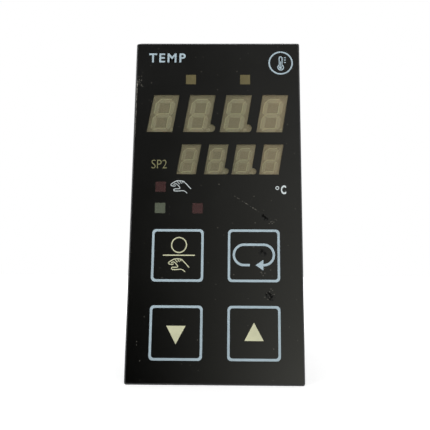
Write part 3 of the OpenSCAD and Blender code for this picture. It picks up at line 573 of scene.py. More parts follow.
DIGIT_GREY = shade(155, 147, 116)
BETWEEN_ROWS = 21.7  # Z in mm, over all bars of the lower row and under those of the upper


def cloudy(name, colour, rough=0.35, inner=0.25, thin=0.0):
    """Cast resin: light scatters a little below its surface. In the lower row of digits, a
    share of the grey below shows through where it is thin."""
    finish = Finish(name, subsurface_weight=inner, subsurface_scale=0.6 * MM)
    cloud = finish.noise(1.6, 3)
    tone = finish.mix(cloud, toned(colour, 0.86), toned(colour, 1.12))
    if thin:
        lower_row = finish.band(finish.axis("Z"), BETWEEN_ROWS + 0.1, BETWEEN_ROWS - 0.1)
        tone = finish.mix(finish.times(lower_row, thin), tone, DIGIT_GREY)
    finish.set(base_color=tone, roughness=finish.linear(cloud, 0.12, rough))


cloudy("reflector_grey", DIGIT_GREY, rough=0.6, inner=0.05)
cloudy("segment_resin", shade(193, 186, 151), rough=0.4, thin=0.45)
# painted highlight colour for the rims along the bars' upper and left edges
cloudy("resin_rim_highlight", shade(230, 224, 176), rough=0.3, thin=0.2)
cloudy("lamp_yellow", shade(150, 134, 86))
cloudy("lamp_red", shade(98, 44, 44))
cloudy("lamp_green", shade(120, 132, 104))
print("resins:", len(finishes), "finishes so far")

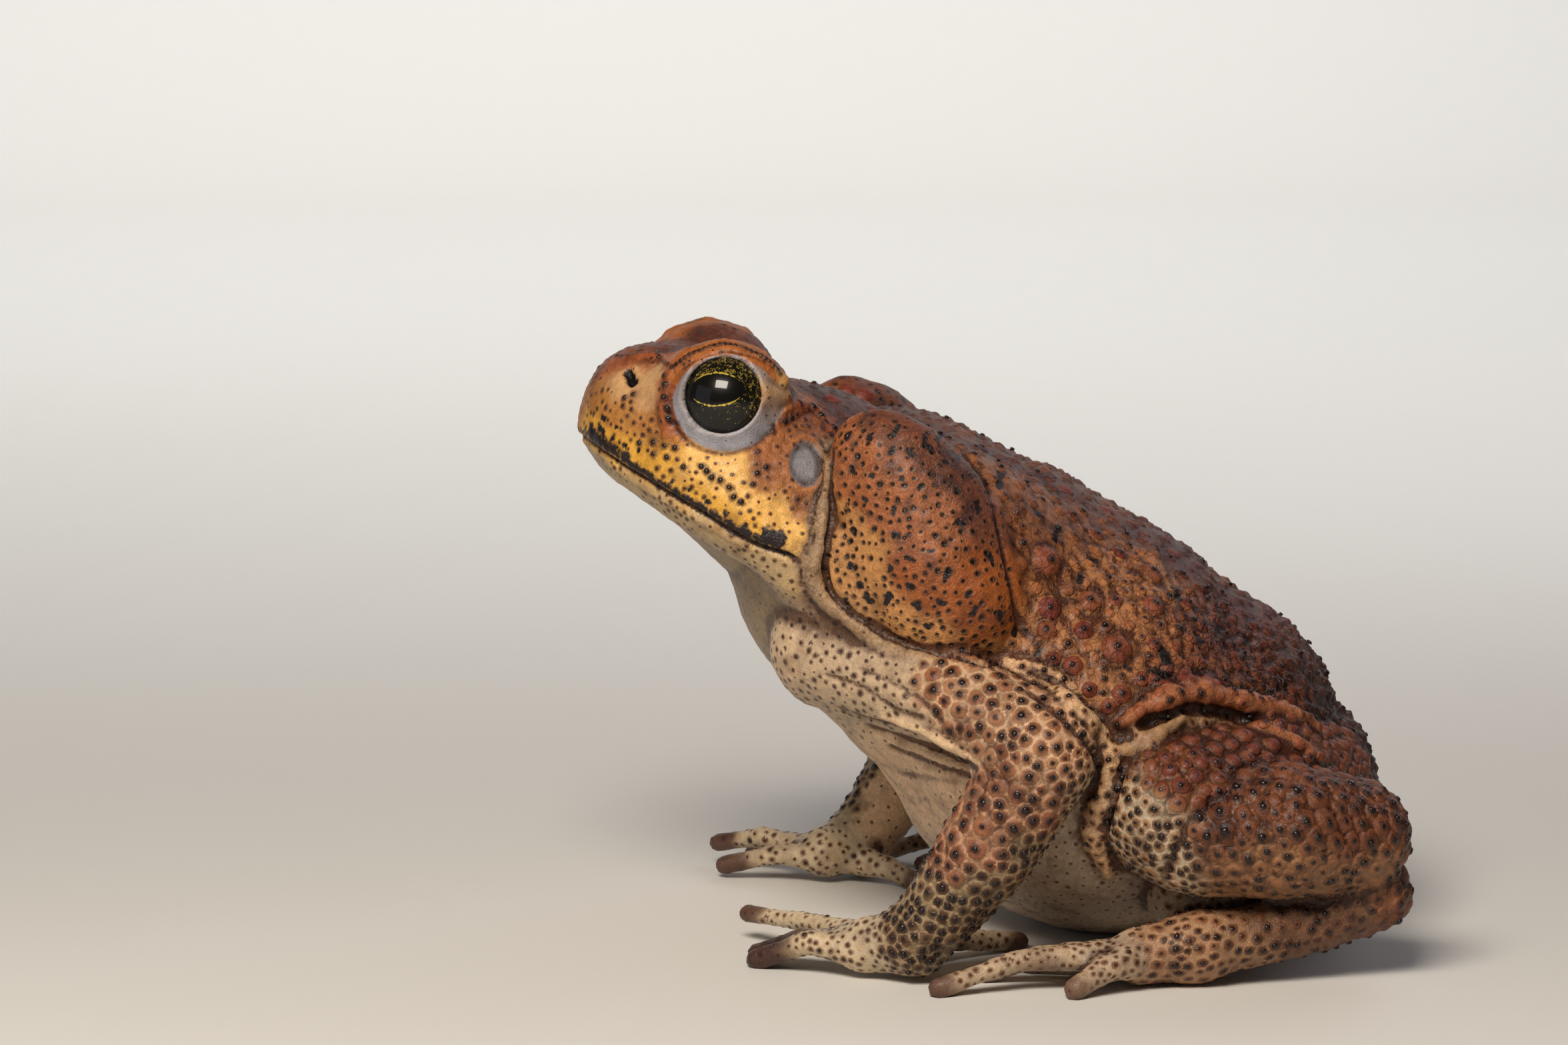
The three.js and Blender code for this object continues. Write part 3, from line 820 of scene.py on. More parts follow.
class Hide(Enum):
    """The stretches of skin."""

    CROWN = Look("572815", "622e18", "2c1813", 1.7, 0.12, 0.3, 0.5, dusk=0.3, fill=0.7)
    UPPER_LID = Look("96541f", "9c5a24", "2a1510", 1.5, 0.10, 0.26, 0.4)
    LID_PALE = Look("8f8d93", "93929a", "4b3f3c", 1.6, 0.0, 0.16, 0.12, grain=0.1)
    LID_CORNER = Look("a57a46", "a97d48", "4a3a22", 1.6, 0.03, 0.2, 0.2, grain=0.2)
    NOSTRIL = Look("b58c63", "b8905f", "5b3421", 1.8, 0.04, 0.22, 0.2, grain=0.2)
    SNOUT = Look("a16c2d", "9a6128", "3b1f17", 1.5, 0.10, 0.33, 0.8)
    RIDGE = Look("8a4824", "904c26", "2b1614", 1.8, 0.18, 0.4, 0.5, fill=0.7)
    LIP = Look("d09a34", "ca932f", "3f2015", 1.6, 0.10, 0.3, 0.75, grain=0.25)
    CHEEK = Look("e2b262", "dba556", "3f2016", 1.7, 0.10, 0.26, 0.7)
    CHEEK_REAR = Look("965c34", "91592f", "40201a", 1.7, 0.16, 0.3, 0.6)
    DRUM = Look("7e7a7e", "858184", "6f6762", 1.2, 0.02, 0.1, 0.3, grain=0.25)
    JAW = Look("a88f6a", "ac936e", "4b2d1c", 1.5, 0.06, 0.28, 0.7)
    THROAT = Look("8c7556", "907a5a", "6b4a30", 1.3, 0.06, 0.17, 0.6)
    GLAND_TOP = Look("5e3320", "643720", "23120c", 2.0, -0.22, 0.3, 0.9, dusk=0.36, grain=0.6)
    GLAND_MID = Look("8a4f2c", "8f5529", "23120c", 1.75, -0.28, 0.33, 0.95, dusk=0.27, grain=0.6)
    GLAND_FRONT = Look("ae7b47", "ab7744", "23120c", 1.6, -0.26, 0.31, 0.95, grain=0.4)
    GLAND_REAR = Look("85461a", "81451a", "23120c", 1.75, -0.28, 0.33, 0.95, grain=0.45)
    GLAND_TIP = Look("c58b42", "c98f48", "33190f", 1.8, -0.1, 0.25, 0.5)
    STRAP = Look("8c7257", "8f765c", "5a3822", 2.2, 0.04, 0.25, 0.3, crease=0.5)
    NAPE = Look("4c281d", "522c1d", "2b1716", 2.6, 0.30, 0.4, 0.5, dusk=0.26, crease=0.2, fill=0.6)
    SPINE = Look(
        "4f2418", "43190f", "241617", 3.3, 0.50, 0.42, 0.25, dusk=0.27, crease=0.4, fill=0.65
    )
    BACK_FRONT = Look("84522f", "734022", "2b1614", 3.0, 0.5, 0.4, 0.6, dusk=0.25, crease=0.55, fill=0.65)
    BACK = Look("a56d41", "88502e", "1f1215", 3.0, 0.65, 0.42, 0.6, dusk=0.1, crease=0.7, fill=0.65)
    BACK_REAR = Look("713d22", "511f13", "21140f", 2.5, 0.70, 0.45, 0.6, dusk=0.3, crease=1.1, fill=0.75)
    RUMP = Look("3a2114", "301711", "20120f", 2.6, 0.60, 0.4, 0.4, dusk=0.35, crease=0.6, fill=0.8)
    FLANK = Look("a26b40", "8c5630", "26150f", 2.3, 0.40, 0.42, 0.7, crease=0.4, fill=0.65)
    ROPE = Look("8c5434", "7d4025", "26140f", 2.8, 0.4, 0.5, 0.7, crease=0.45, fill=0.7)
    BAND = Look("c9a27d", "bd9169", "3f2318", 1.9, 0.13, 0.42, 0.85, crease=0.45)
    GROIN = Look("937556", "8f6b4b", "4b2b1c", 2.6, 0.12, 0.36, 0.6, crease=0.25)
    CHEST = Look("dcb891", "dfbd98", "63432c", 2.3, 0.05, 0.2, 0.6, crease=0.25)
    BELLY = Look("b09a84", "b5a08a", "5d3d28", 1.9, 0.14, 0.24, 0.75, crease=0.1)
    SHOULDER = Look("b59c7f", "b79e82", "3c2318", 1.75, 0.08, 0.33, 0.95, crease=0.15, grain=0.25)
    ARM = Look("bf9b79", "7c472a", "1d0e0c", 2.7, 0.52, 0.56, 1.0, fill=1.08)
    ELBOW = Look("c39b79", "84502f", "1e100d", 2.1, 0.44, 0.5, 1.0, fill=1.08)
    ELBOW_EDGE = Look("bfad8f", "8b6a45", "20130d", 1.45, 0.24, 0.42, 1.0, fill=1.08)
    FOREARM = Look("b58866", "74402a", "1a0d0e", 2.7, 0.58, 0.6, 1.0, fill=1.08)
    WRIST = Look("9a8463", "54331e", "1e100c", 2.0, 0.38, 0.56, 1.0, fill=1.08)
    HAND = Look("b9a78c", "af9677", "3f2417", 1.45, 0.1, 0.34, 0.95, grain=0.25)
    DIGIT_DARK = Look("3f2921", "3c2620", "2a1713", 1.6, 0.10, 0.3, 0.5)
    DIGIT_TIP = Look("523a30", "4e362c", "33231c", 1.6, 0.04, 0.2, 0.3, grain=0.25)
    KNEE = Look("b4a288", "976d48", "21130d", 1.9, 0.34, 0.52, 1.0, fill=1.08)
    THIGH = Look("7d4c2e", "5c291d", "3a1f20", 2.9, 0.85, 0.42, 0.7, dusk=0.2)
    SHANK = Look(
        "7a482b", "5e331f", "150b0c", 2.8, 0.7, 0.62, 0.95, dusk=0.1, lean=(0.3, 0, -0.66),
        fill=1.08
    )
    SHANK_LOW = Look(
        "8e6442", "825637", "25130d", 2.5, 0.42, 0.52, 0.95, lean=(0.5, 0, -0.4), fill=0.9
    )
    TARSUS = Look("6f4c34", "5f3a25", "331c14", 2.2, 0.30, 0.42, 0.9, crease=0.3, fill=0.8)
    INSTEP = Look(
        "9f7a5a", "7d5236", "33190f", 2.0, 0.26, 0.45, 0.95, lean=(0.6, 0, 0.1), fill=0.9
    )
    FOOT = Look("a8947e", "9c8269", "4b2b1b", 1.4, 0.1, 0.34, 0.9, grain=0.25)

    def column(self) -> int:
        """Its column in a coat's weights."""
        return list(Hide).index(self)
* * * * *
WHAT THIS TASK INVOLVES:
Everything from the first line through the line containing "roughness=finish.linear(cloud, 0.12, rough))" should be quoted exactly, and nothing beyond it.

SOLUTION TO THIS EXERCISE:
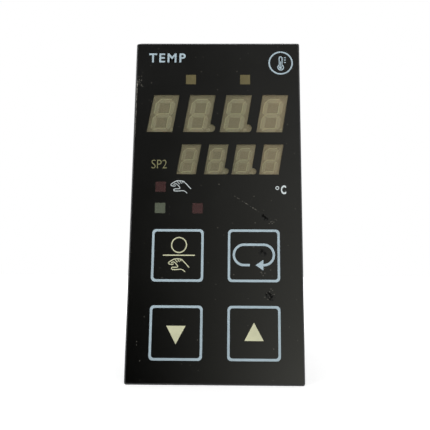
Write part 3 of the OpenSCAD and Blender code for this picture. It picks up at line 573 of scene.py. More parts follow.
DIGIT_GREY = shade(155, 147, 116)
BETWEEN_ROWS = 21.7  # Z in mm, over all bars of the lower row and under those of the upper


def cloudy(name, colour, rough=0.35, inner=0.25, thin=0.0):
    """Cast resin: light scatters a little below its surface. In the lower row of digits, a
    share of the grey below shows through where it is thin."""
    finish = Finish(name, subsurface_weight=inner, subsurface_scale=0.6 * MM)
    cloud = finish.noise(1.6, 3)
    tone = finish.mix(cloud, toned(colour, 0.86), toned(colour, 1.12))
    if thin:
        lower_row = finish.band(finish.axis("Z"), BETWEEN_ROWS + 0.1, BETWEEN_ROWS - 0.1)
        tone = finish.mix(finish.times(lower_row, thin), tone, DIGIT_GREY)
    finish.set(base_color=tone, roughness=finish.linear(cloud, 0.12, rough))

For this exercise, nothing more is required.